Dans notre affaire, certains faits étaient prescrits. Si Astrid ne s'était pas manifestée quatre jours avant l'expiration du délai, cela aurait été le cas pour elle aussi. Peut-être, alors, qu'aucune d'entre nous n'aurait parlé et que tout cela ne se serait jamais su.
En ce qui concerne l'après, j'ai conscience qu'à partir du moment où une personne a purgé sa peine, il est logique qu'elle retrouve sa liberté. C'est tout l'enjeu de la justice. Toutefois, dans certains pays, comme l'Australie, il est possible d'inscrire sur le passeport d'une personne qu'il s'agit d'un criminel prédateur d'enfants. Un autre pays peut alors refuser de la recevoir. Il est même possible d'interdire à ces personnes de quitter le territoire, pour protéger les enfants du monde entier. Je sais que de telles règles posent question.
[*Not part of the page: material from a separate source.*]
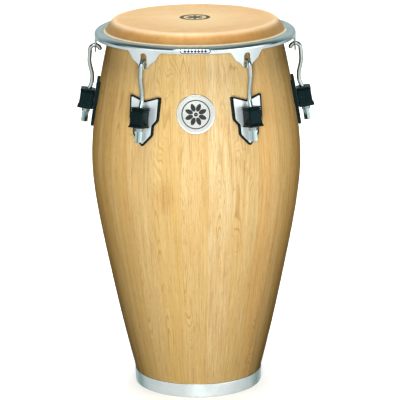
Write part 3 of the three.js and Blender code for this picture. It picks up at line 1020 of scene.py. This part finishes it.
# The cover's outside: (up, half its width, and how far out its inner and outer faces are)
SLEEVE_LEVELS = (
    (-20.1, 14.2, 0.8, 29.4),
    (-19.9, 14.6, 0.4, 29.8),
    (-19.4, 14.8, 0.2, 30.0),
    (-17.9, 14.8, 0.2, 30.0),
    (-17.4, 14.6, 0.4, 29.8),
    (-17.1, 14.1, 0.4, 29.2),
    (-16.6, 13.6, 0.4, 28.6),
    (-14.5, 13.25, 0.4, 28.0),
    (-10.0, 13.0, 0.4, 27.6),
    (0.0, 12.9, 0.4, 27.4),
    (9.0, 12.9, 0.4, 27.4),
    (9.6, 12.5, 0.5, 27.0),
    (9.9, 11.6, 1.0, 26.0),
    (10.7, 11.6, 1.0, 26.0),
    (11.0, 14.0, 0.6, 27.4),
    (11.4, 14.7, 0.4, 28.0),
    (12.3, 14.7, 0.4, 28.0),
    (12.8, 14.0, 0.6, 27.4),
    (13.0, 11.6, 1.0, 26.0),
    (14.3, 11.6, 1.0, 26.0),
    (14.6, 13.8, 0.6, 26.8),
    (15.0, 14.6, 0.4, 27.6),
    (15.9, 14.6, 0.4, 27.6),
    (16.5, 14.0, 0.8, 27.0),
    (16.8, 13.0, 1.6, 25.8),
)


def make_sleeve():
    """The moulded cover round the receiver: a rounded block with two lips and a skirt."""
    per_corner = 7
    corner = 3.2
    rings = []
    for level, half, inner, outer in SLEEVE_LEVELS:
        ring = []
        for turn, u, n in ((0, half, outer), (90, -half, outer), (180, -half, inner), (270, half, inner)):
            cu = u - math.copysign(corner, u)
            cn = n - corner if n == outer else n + corner
            for k in range(per_corner + 1):
                a = math.radians(turn + 90 * k / per_corner)
                ring.append(lug_point(cu + corner * math.cos(a), cn + corner * math.sin(a), level))
        rings.append(ring)
    count = 4 * (per_corner + 1)

    def circle(radius, level):
        """A round with as many points as a block's ring, in the same four groups."""
        ring = []
        for k in range(count):
            quarter, step = divmod(k, per_corner + 1)
            a = math.radians(90 * quarter + 8 + (90 - 16) * step / per_corner)
            ring.append(lug_point(radius * math.cos(a), AXIS_OFF + radius * math.sin(a), level))
        return ring

    bore = [(6.6, 16.8), (5.9, 16.5), (5.6, 16.0), (5.6, 13.9)]
    bore += [(7.9, 13.9), (7.9, -19.8), (8.2, -20.1)]
    rings += [circle(radius, level) for radius, level in bore]
    return build("sleeve_rubber", flat(rings), bridge(rings, True), [RUBBER], 50, weighted=True)


def in_sixth(angle):
    """The angle from the middle of a hexagon's nearest face."""
    return (angle + math.pi / 6) % (math.pi / 3) - math.pi / 6


def hex_round(radius, angle):
    """A hexagon's radius at an angle with hollow-ground faces, cut to the round at its corners."""
    half_across, hollow = 6.5, 0.4
    turned = in_sixth(angle)
    return min(half_across / math.cos(turned) - hollow * math.cos(3 * turned) ** 2, radius)


def make_nut():
    """A long hexagon nut with a flange at its top."""
    flange = [(4.6, -24.3), (4.9, -24.1), (7.6, -24.1), (8.0, -24.5), (8.0, -26.2)]
    flange += [(7.7, -26.8), (7.55, -27.4)]
    rings = lug_rings(flange)
    body = [(7.6, -27.6), (7.6, -45.4), (7.2, -46.6), (6.6, -47.3), (5.8, -47.6)]
    rings += lug_rings(body, shape=hex_round)
    rings += lug_rings([(4.9, -47.6), (4.6, -47.2)])
    return build("nut_chrome_painted_shade", flat(rings), bridge(rings, True), [NUT_CHROME_PAINTED_SHADE], 22, weighted=True)


def make_washer():
    section = [(4.7, -22.2), (4.9, -21.9), (8.2, -21.9), (8.5, -22.2)]
    section += [(8.5, -23.5), (8.2, -23.8), (4.9, -23.8), (4.7, -23.5)]
    rings = lug_rings(section)
    return build("washer_zinc", flat(rings), bridge(rings, True), [ZINC], 40)


def make_screw(level, name):
    """A pan-head screw put in from inside the shell, with a hexagon socket in its head."""
    section = [(2.5, -1.6), (2.5, -18.8), (5.2, -18.8), (5.5, -19.2), (5.3, -20.3)]
    section += [(4.4, -21.2), (3.0, -21.6)]
    socket = [(2.1, -21.65), (2.1, -19.9)]

    def hexagon(radius, angle):
        return radius / math.cos(in_sixth(angle)) * math.cos(math.pi / 6)

    rings = []
    for radius, out in section + socket:
        ring = []
        for a in turn_angles(36):
            r = hexagon(radius, a) if (radius, out) in socket else radius
            ring.append(lug_point(r * math.sin(a), out, level + r * math.cos(a)))
        rings.append(ring)
    return build(name, flat(rings), bridge(rings, False) + end_caps(rings), [ZINC], 35)


# The rod's (radius, height) from the hook's bend down to the cover
ROD_SWAY = (
    (199.5, 641),
    (199.9, 630),
    (198.2, 619),
    (195.9, 609.5),
    (195.2, 600),
    (196.4, 591),
    (199.0, 583.5),
    (201.6, 577.8),
)


def make_hook():
    """A rod bent over the bar under the ear's slot, swept out, straight from the cover down."""
    bend = arc((188.9, 652), 9.6, 165, 0, 26)
    sway = catmull([*bend[-2:], *ROD_SWAY, axis_point(11.7), axis_point(4)], 6)[6:]
    line = [Vector(p) for p in bend[:-1]] + sway
    line += [Vector(axis_point(v)) for v in (-6, -16, -26, -36, -41.2)]
    radius = 4.0
    stations = []
    for i, spot in enumerate(line):
        along = (line[min(i + 1, len(line) - 1)] - line[max(i - 1, 0)]).normalized()
        stations.append((spot, along, radius))
    spot, along, _ = stations[0]
    tip = []
    for turn in (80, 62, 44, 26, 10):
        a = math.radians(turn)
        tip.append((spot - along * radius * 0.8 * math.sin(a), along, radius * math.cos(a)))
    end = line[-1] + stations[-1][1] * 0.8
    stations = tip + stations + [(end, stations[-1][1], radius - 0.9)]
    rings = []
    for spot, along, r in stations:
        side = Vector((along.y, -along.x))
        ring = []
        for a in turn_angles(24):
            out = spot + side * r * math.cos(a)
            ring.append((r * math.sin(a), -out.x, out.y))
        rings.append(ring)
    return build("hook_chrome_painted_shade", flat(rings), bridge(rings, False) + end_caps(rings), [HOOK_CHROME_PAINTED_SHADE], 45)


# ---- Stage -----------------------------------------------------------------------------


def make_floor():
    s = Shader("pale_floor")
    tooth = s.noise(s.place, 3.0, 3.0, 0.5)
    tone = s.mix(s.span(tooth, 0.3, 0.7), rgb(0.93, 0.93, 0.93), rgb(0.95, 0.95, 0.95))
    s.finish(Base_Color=tone, Roughness=0.7)
    mesh = bpy.data.meshes.new("floor")
    half = 30.0
    corners = [(-half, -half, 0), (half, -half, 0), (half, half, 0), (-half, half, 0)]
    mesh.from_pydata(corners, [], [(0, 1, 2, 3)])
    mesh.materials.append(s.owner)
    floor = bpy.data.objects.new("floor", mesh)
    bpy.context.scene.collection.objects.link(floor)
    floor.visible_diffuse = False
    floor.visible_glossy = False


# Studio lights: azimuth from the front (degrees, towards +X), elevation, distance, size, target
# height, power and colour
LIGHTS = {
    "key": (-2, 14, 6.0, (1.7, 1.7), 0.40, 190, (1.0, 0.99, 0.97)),
    "near": (0, 3, 1.3, (0.4, 0.4), 0.32, 12.6, (1.0, 0.99, 0.97)),
    "left": (-68, 0, 0.58, (0.22, 0.22), 0.43, 0.50, (1.0, 0.88, 0.62)),
    "right": (62, 0, 0.58, (0.22, 0.22), 0.43, 0.62, (1.0, 0.88, 0.62)),
}
OVERHEAD_POWER = 3.2
BACKDROP_POWER = 110


def add_light(name, place, target, size, power, color=(1, 1, 1)):
    lamp = bpy.data.lights.new(name, "AREA")
    lamp.shape = "RECTANGLE"
    lamp.size, lamp.size_y = size
    lamp.energy = power
    lamp.color = color
    obj = bpy.data.objects.new(name, lamp)
    obj.location = place
    obj.rotation_euler = (Vector(target) - Vector(place)).to_track_quat("-Z", "Y").to_euler()
    obj.visible_glossy = False
    bpy.context.scene.collection.objects.link(obj)


def make_sky():
    """What the metal mirrors: a pale floor, a pale room in front, grey behind, a dark ceiling,
    a bright panel on the right, a dim one on the left and a softbox up in front."""
    world = bpy.data.worlds.new("studio")
    s = Nodes(world)
    look = s.node("ShaderNodeTexCoord").outputs["Generated"]
    x, y, z = s.split(look)
    front = s.span(y, -0.30, -0.85)
    floor = s.times(s.span(z, -0.04, -0.16), s.span(y, 0.80, -0.60, 0.62, 0.92))
    aside = s.math("ABSOLUTE", x)
    corner = s.span(s.math("ABSOLUTE", s.minus(aside, 0.68)), 0.26, 0.05)
    corner = s.times(corner, s.span(y, 0.30, 0.60))
    floor = s.times(floor, s.minus(1.0, s.times(corner, 0.45)))
    glow = s.times(s.span(z, -0.04, -0.16), s.times(front, 0.40))
    glow = s.times(s.span(aside, 0.42, 0.05), glow)
    room = s.times(s.times(front, s.span(z, 0.44, 0.28)), s.span(z, -0.16, -0.04))
    behind = s.times(s.span(y, 0.20, 0.80), s.span(z, -0.16, -0.04, 0.0, 0.48))
    sky = s.plus(s.span(z, 0.02, 0.24, 0.0, 0.10), s.span(z, 0.84, 0.95, 0.0, 0.30))
    window = s.times(front, s.span(z, -0.04, -0.16, 0.0, 0.32))
    window = s.times(s.span(x, 0.10, 0.50), window)
    level_band = s.span(s.math("ABSOLUTE", s.minus(z, 0.10)), 0.30, 0.14)
    right = s.times(s.span(x, 0.50, 0.80), s.times(level_band, 1.60))
    left = s.times(s.span(x, -0.50, -0.80), s.times(level_band, 0.60))
    away = s.span(y, 0.15, -0.25)
    panels = s.times(s.plus(right, left), away)
    toward_box = {0: look, 1: (-0.06, -0.82, 0.57)}
    box = s.node("ShaderNodeVectorMath", toward_box, operation="DOT_PRODUCT").outputs["Value"]
    softbox = s.span(box, 0.940, 0.965, 0.0, 3.6)
    level = 0.05
    for part in (floor, glow, window, s.times(room, 1.15), behind, sky, panels, softbox):
        level = s.plus(part, level)
    cast = s.mix(s.span(level, 0.25, 0.90), rgb(0.70, 1.0, 0.98), rgb(0.95, 1.0, 0.99))
    tint = s.mix(1.0, cast, s.xyz(level, level, level), "MULTIPLY")
    s.feed(s.tree.nodes["Background"].inputs[0], tint)
    world.cycles_visibility.diffuse = False
    bpy.context.scene.world = world


def make_lights():
    for name, (azimuth, elevation, distance, size, height, power, color) in LIGHTS.items():
        a, e = math.radians(azimuth), math.radians(elevation)
        along = Vector((math.sin(a) * math.cos(e), -math.cos(a) * math.cos(e), math.sin(e)))
        target = Vector((0, 0, height))
        add_light(name, target + along * distance, target, size, power, color)
    add_light("backdrop", (0, 2.6, 3.0), (0, 2.9, 0), (3.4, 3.0), BACKDROP_POWER)
    lamp = bpy.data.lights.new("overhead", "SUN")
    lamp.energy = OVERHEAD_POWER
    lamp.angle = math.radians(50)
    obj = bpy.data.objects.new("overhead", lamp)
    obj.visible_glossy = False
    bpy.context.scene.collection.objects.link(obj)


def make_camera():
    """The photograph's viewing angle: a long lens, from the front and a little above."""
    pitch, yaw, roll = math.radians(14.607), math.radians(0.078), math.radians(-0.553)
    forward = Vector((math.sin(yaw) * math.cos(pitch), math.cos(yaw) * math.cos(pitch), -math.sin(pitch)))
    right = Vector((math.cos(yaw), -math.sin(yaw), 0))
    up = right.cross(forward)
    level = right * math.cos(roll) + up * math.sin(roll)
    plumb = up * math.cos(roll) - right * math.sin(roll)
    camera = bpy.data.objects.new("camera", bpy.data.cameras.new("camera"))
    camera.data.sensor_width = 36
    camera.data.lens = 224.14
    camera.data.clip_end = 100
    place = Matrix((level, plumb, -forward)).transposed().to_4x4()
    place.translation = (0, -4.619, 1.561)
    camera.matrix_world = place
    bpy.context.scene.collection.objects.link(camera)
    bpy.context.scene.camera = camera


make_shell()
make_bottom_ring()
make_head()
make_rim()
make_badge()
make_badge_emblem()
make_rim_mark()
six(make_plate(), "shell", ["side_plate"])
six(make_gasket(), "shell", ["plate_gasket"])
six(make_sleeve(), "shell", ["lug_sleeve"])
six(make_washer(), "shell", ["nut_washer"])
six(make_screw(8, "screw_upper"), "shell", ["plate_screw_upper"])
six(make_screw(-36, "screw_lower"), "shell", ["plate_screw_lower"])
six(make_nut(), "tuning_nut", ["tuning_nut"], number_body=True)
six(make_hook(), "tuning_hook", ["tuning_hook"], number_body=True)
make_floor()
make_sky()
make_lights()
make_camera()
bpy.context.scene.view_settings.view_transform = "Standard"
bpy.context.scene.view_settings.gamma = 0.85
Moi-même, je me demande s'il faut en arriver là, mais cela ne serait-il pas une protection supplémentaire pour les enfants, alors que, par ailleurs, 37 % des prédateurs sexuels de mineurs commettent de nouveau une infraction après avoir purgé leur peine ? Ce chiffre, révélé par une commission de l'Assemblée nationale, ne concerne que les cas dans lesquels les nouvelles victimes ont parlé ; combien ne l'ont pas fait ? Dans notre affaire, nous étions quatre parties civiles, mais il y avait sans doute plus de vingt victimes : quatre ou cinq personnes ont témoigné tout en refusant de porter plainte, alors qu'elles avaient subi des viols ; pour d'autres, il y avait prescription ; certaines avaient réussi à échapper à l'agresseur ; enfin, plusieurs victimes potentielles n'ont pas été retrouvées par les enquêteurs. Nous avons obtenu justice pour toutes ces personnes aussi.
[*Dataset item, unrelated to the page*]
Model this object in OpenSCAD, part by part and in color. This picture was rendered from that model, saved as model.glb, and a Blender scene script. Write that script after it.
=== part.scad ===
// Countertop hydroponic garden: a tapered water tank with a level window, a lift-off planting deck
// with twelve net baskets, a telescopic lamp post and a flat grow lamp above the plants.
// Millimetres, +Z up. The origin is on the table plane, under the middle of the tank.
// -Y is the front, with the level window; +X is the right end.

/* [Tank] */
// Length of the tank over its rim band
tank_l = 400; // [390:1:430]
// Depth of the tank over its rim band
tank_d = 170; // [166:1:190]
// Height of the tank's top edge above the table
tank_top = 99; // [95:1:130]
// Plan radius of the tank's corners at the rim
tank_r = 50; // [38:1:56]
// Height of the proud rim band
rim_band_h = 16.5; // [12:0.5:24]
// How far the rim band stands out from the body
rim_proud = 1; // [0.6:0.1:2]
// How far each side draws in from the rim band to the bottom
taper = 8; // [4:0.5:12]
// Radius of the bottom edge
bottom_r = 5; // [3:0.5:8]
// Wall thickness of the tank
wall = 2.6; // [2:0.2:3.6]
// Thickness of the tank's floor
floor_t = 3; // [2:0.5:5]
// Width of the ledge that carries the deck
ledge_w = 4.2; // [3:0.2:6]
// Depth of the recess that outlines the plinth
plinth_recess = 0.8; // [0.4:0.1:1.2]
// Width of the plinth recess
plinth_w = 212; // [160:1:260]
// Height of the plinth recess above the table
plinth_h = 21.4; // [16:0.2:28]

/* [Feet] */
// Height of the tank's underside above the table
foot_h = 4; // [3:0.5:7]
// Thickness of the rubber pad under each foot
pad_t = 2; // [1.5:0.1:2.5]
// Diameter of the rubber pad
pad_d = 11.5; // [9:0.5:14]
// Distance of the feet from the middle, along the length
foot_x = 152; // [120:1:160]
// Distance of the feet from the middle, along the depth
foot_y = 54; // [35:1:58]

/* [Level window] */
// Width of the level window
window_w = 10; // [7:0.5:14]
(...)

Pour en revenir à l'association, nous avons pour principal partenaire la Fédération française de tennis. J'aimerais obtenir l'agrément de l'éducation nationale pour pouvoir mener des sensibilisations dans les collèges et les lycées, comme le fait Colosse aux pieds d'argile. Certes, nous le faisons déjà, mais cela n'a rien d'automatique et il n'est pas possible de demander que notre association intervienne dans le cadre d'un parcours de formation.